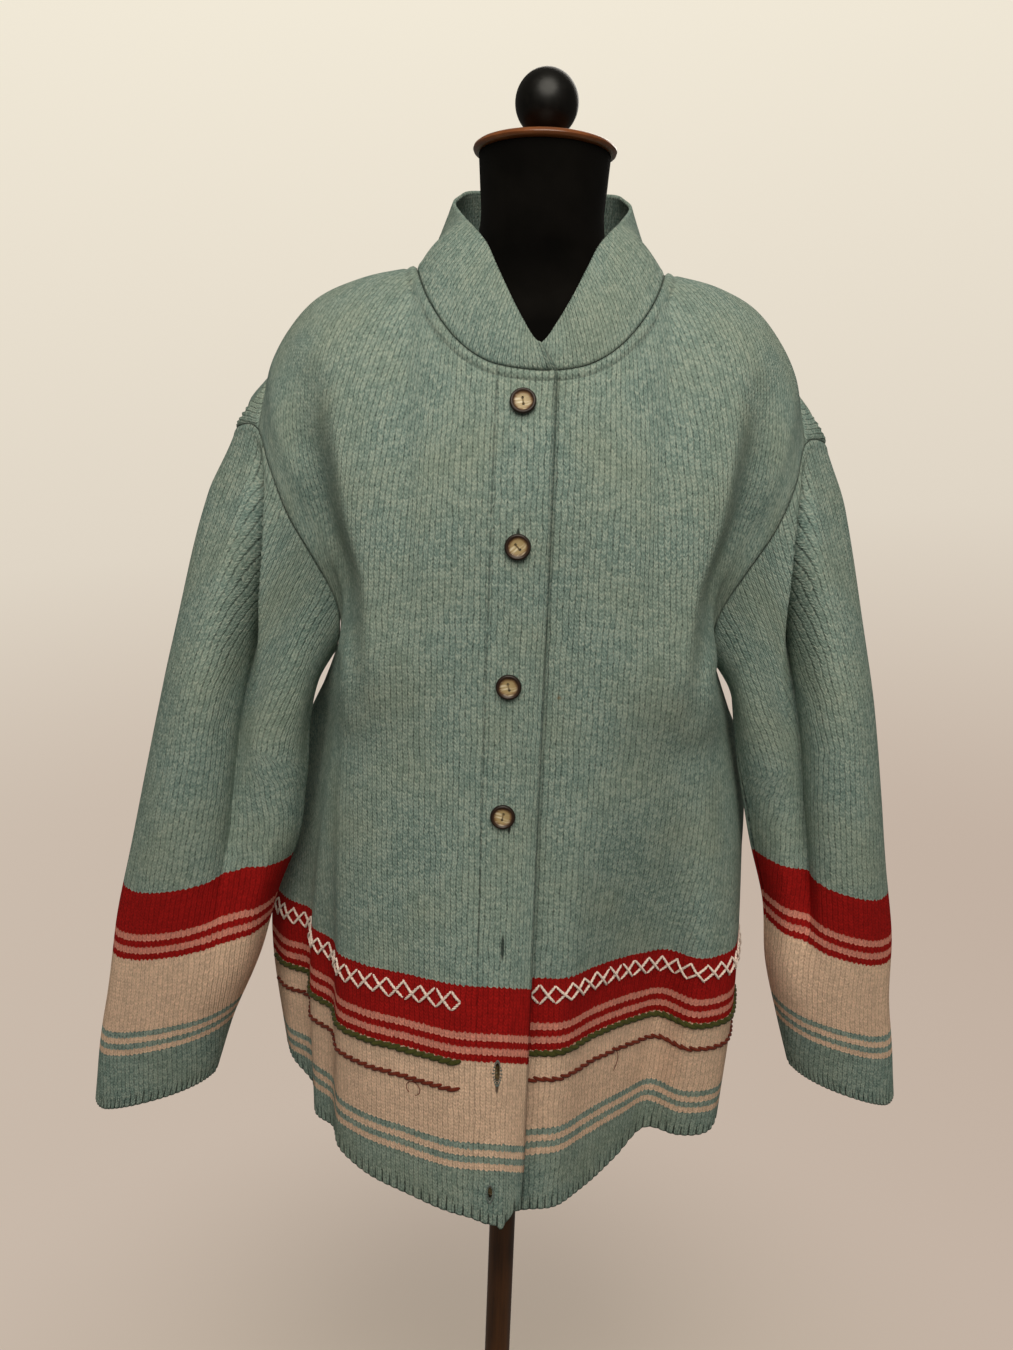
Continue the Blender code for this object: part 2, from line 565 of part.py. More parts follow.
def button(number, height):
    """A round button with two holes, laid on the front that carries it."""
    done_up = number <= BUTTONS_DONE_UP
    kind = "right" if done_up else "left"
    c = -BUTTON_X * NECK_SHARE / NECK_SIDE if done_up else BUTTON_X * MM
    v = height_on(kind, c, height)
    near = BUTTON_RADIUS * MM
    right, left = panel(kind, np.array([c - near, c + near]), np.array([v, v]))
    low, high = panel(kind, np.array([c, c]), np.array([v - near, v + near]))
    facing = np.cross(high - low, right - left)
    facing *= -np.sign(facing[1]) / np.linalg.norm(facing)
    place = panel(kind, np.array([c]), np.array([v]))[0]
    place += (BUTTON_GAP + BUTTON_DEPTH / 2) * facing
    data = bpy.data.curves.new(f"button_{number}", "CURVE")
    data.dimensions = "2D"
    data.fill_mode = "BOTH"
    edge = 0.9
    data.extrude = (BUTTON_DEPTH / 2 - edge) * MM
    data.bevel_depth = edge * MM
    data.bevel_resolution = 1
    half = BUTTON_HOLE_APART / 2
    circles = (
        (0, 0, BUTTON_RADIUS - edge, 28),
        (0, half, BUTTON_HOLE_RADIUS + edge, 8),
        (0, -half, BUTTON_HOLE_RADIUS + edge, 8),
    )
    for x, y, radius, sides in circles:
        spline = data.splines.new("POLY")
        spline.points.add(sides - 1)
        spline.use_cyclic_u = True
        for i, point in enumerate(spline.points):
            angle = 2 * np.pi * i / sides
            point.co = ((x + radius * np.cos(angle)) * MM, (y + radius * np.sin(angle)) * MM, 0, 1)
    thing = add_object(f"button_{number}", HORN, data)
    thing.location = place * MM
    thing.rotation_euler = Vector(facing).to_track_quat("Z", "Y").to_euler()


def dress_form():
    heights = np.array([row[0] for row in FORM_ROWS], float)
    heights = np.unique(np.concatenate((heights, (heights[1:] + heights[:-1]) / 2)))
    angle = np.arange(FORM_SIDES) * 2 * np.pi / FORM_SIDES
    half, front, back = curve(heights, FORM_ROWS)
    square = 1 - 0.12 * ease((1400 - heights) / 60)
    tilt = ease((heights - 1100) / 150) * ease((1400 - heights) / 40)
    vertices = []
    for z, a, f, b, power, lean in zip(heights, half, front, back, square, tilt):
        x = a * np.sign(np.cos(angle)) * np.abs(np.cos(angle)) ** power
        y = np.where(np.sin(angle) > 0, b, -f) * np.sign(np.sin(angle))
        y = y * np.abs(np.sin(angle)) ** power
        vertices += list(np.stack((x, y, z + SHOULDER_LEAN * x * lean), -1))
    count = len(heights)
    faces = []
    for i in range(count - 1):
        for j in range(FORM_SIDES):
            k = (j + 1) % FORM_SIDES
            low, high = i * FORM_SIDES, (i + 1) * FORM_SIDES
            faces.append((low + j, low + k, high + k, high + j))
    faces.append(tuple(range(FORM_SIDES))[::-1])
    faces.append(tuple(range((count - 1) * FORM_SIDES, count * FORM_SIDES)))
    add_mesh("dress_form", BLACK_CLOTH, vertices, faces)


for thing in list(bpy.data.objects):
    bpy.data.objects.remove(thing)

neck = [x * NECK_SHARE / NECK_SIDE for x in NECK_STATIONS]
front_up = UP_SIDE + tuple(
    UNDERARM + turn / ARMHOLE_TOP * (1 - UNDERARM) for turn in ARMHOLE_FRONT
)
back_up = UP_SIDE + tuple(
    UNDERARM + (1 - turn) / (1 - ARMHOLE_TOP) * (1 - UNDERARM) for turn in ARMHOLE_BACK
)
right_edges = (-RIGHT_EDGE * MM, -RIGHT_EDGE * MM / 2)
left_edges = (-LEFT_EDGE * MM, -LEFT_EDGE * MM / 2)
half_back = neck[:-1] + list(ACROSS)
back_across = [-c for c in half_back[:0:-1]] + half_back
around = (0,) + ARMHOLE_FRONT + ARMHOLE_BACK[-2::-1]
fronts = (("right", right_edges), ("left", left_edges))
grids = {
    "back": grid(
        lambda c, v: panel("back", c, v), back_across, back_up, ("first", "last", "high"), WALL
    ),
}
for kind, edges in fronts:
    grids["front_" + kind] = grid(
        lambda c, v, kind=kind: panel(kind, c, v),
        list(edges) + neck[:-1] + list(ACROSS), front_up, ("last", "high"), WALL,
    )
    grids["sleeve_" + kind] = grid(
        lambda turn, t, kind=kind: sleeve(kind, turn, t), around, DOWN_SLEEVE, ("low",), WALL, True
    )
seam = [
    1 + (NECK_SIDE - x) / (NECK_SIDE + LEFT_EDGE) for x in NECK_STATIONS[::-1]
] + [1 + (NECK_SIDE + LEFT_EDGE / 2) / (NECK_SIDE + LEFT_EDGE), 2]
other = [
    -1 - (NECK_SIDE - x) / (NECK_SIDE + RIGHT_EDGE) for x in NECK_STATIONS[::-1]
] + [-1 - (NECK_SIDE + RIGHT_EDGE / 2) / (NECK_SIDE + RIGHT_EDGE), -2]
middle = [c / NECK_SHARE for c in back_across if abs(c) < NECK_SHARE - 1e-6]
grids["collar"] = grid(collar, other[::-1] + middle + seam, UP_COLLAR, ("low",), COLLAR_WALL)
share_normals(grids)
for name, (points, normal, edges, wall, ring) in grids.items():
    shell(name, WOOL, points, normal, edges, wall, ring)

facing_up = (0.004,) + front_up[1:-1] + (0.988,)
for kind, past in (("right", RIGHT_EDGE), ("left", LEFT_EDGE)):
    x = [-past + 0.6, -past / 2] + [x for x in NECK_STATIONS if x <= PLACKET_WIDTH - past + 0.1]
    c = [x * MM if x < 0 else x * NECK_SHARE / NECK_SIDE for x in x]
    points, normal, *_ = grid(
        lambda c, v, kind=kind: panel(kind, c, v), c, facing_up, (), FACING_WALL
    )
    shell("facing_" + kind, WOOL, points - (WALL + LAYER_GAP) * normal, normal, (), FACING_WALL)

for number, height in enumerate(BUTTON_HEIGHTS, 1):
    button(number, height)
dress_form()
turned("neck_cap", TURNED_WOOD, CAP_PROFILE, sides=48)
arc = np.linspace(-np.pi / 2, np.pi / 2, 19)
turned(
    "neck_knob", BLACK_PAINT,
    [(BALL_RADIUS * max(np.cos(a), 0), BALL_HEIGHT + BALL_RADIUS * np.sin(a)) for a in arc],
    sides=36,
)
turned(
    "pole", DARK_WOOD,
    ((0, POLE_ENDS[0]), (POLE_RADIUS, POLE_ENDS[0]), (POLE_RADIUS, POLE_ENDS[1]), (0, POLE_ENDS[1])),
    sides=40,
)
turned("base", DARK_WOOD, BASE_PROFILE, sides=72)
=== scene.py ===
import bpy
import numpy as np
from mathutils import Matrix, Vector


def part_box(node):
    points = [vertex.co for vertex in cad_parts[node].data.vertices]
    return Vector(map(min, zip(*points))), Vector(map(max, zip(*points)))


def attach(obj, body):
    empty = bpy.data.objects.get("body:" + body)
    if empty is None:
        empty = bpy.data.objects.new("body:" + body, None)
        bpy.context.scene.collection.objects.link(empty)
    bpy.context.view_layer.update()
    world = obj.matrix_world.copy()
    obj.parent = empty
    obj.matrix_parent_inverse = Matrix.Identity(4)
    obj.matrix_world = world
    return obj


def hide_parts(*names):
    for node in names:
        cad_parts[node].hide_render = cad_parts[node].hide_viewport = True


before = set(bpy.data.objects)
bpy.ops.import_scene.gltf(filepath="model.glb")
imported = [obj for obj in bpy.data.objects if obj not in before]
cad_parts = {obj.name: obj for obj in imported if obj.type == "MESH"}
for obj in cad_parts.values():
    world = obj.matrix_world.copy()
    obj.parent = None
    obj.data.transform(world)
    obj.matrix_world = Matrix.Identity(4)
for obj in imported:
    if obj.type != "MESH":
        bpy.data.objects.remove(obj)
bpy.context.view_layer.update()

MM = 0.001

# ---------------------------------------------------------------------------------------------
# Stand: a round foot and a pole of dark stained wood, turned on a lathe. The pole is glued into
# the foot and runs up inside the padded form.
# ---------------------------------------------------------------------------------------------
POLE_COLOUR = (0.135, 0.050, 0.015, 1)
POLE_GRAIN = (0.034, 0.014, 0.006, 1)
TURNING_SIDES = 96
LOOKS = {
    "rough": "Roughness", "specular": "Specular IOR Level", "coat": "Coat Weight",
    "coat_rough": "Coat Roughness", "sheen": "Sheen Weight", "sheen_rough": "Sheen Roughness",
}


class Value:
    """An output of a node, which can be added to and multiplied like a number."""

    def __init__(self, tree, socket):
        self.tree, self.socket = tree, socket

    def math(self, operation, *others):
        return made(self.tree, "ShaderNodeMath", enumerate((self, *others)), operation=operation)

    def __add__(self, other):
        return self.math("ADD", other)

    def __sub__(self, other):
        return self.math("SUBTRACT", other)

    def __rsub__(self, other):
        return made(self.tree, "ShaderNodeMath", {0: other, 1: self}, operation="SUBTRACT")

    def __mul__(self, other):
        return self.math("MULTIPLY", other)

    def __truediv__(self, other):
        return self.math("DIVIDE", other)

    __radd__, __rmul__ = __add__, __mul__

    def spread(self, start, end, low=0.0, high=1.0, soft=False):
        """The value low up to start, then rising or falling to the value high at end."""
        inputs = {"Value": self, "From Min": start, "From Max": end, "To Min": low, "To Max": high}
        kind = "SMOOTHSTEP" if soft else "LINEAR"
        return made(self.tree, "ShaderNodeMapRange", inputs, interpolation_type=kind)


def add(tree, kind, inputs=(), **settings):
    """A node with these settings. Its inputs are values, or outputs of other nodes to join."""
    new = tree.nodes.new(kind)
    for key, value in settings.items():
        setattr(new, key, value)
    for key, value in dict(inputs).items():
        value = value.socket if isinstance(value, Value) else value
        named = [socket for socket in new.inputs if socket.name == key and socket.enabled]
        socket = named[0] if named else new.inputs[key]
        if isinstance(value, bpy.types.NodeSocket):
            tree.links.new(value, socket)
        else:
            socket.default_value = value
    return new


def made(tree, kind, inputs=(), result=0, **settings):
    """One output of a new node."""
    return Value(tree, add(tree, kind, inputs, **settings).outputs[result])


def noise(where, scale, detail=2.0, rough=0.5):
    inputs = {"Vector": where, "Scale": scale, "Detail": detail, "Roughness": rough}
    return made(where.tree, "ShaderNodeTexNoise", inputs, "Fac")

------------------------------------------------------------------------

# Directions
Within the listing above, the range opens at the line with "for number, height" and closes at the line with "for node in". Reproduce exactly the lines of that range, including both ends.

# Result of the exercise
for number, height in enumerate(BUTTON_HEIGHTS, 1):
    button(number, height)
dress_form()
turned("neck_cap", TURNED_WOOD, CAP_PROFILE, sides=48)
arc = np.linspace(-np.pi / 2, np.pi / 2, 19)
turned(
    "neck_knob", BLACK_PAINT,
    [(BALL_RADIUS * max(np.cos(a), 0), BALL_HEIGHT + BALL_RADIUS * np.sin(a)) for a in arc],
    sides=36,
)
turned(
    "pole", DARK_WOOD,
    ((0, POLE_ENDS[0]), (POLE_RADIUS, POLE_ENDS[0]), (POLE_RADIUS, POLE_ENDS[1]), (0, POLE_ENDS[1])),
    sides=40,
)
turned("base", DARK_WOOD, BASE_PROFILE, sides=72)
=== scene.py ===
import bpy
import numpy as np
from mathutils import Matrix, Vector


def part_box(node):
    points = [vertex.co for vertex in cad_parts[node].data.vertices]
    return Vector(map(min, zip(*points))), Vector(map(max, zip(*points)))


def attach(obj, body):
    empty = bpy.data.objects.get("body:" + body)
    if empty is None:
        empty = bpy.data.objects.new("body:" + body, None)
        bpy.context.scene.collection.objects.link(empty)
    bpy.context.view_layer.update()
    world = obj.matrix_world.copy()
    obj.parent = empty
    obj.matrix_parent_inverse = Matrix.Identity(4)
    obj.matrix_world = world
    return obj


def hide_parts(*names):
    for node in names:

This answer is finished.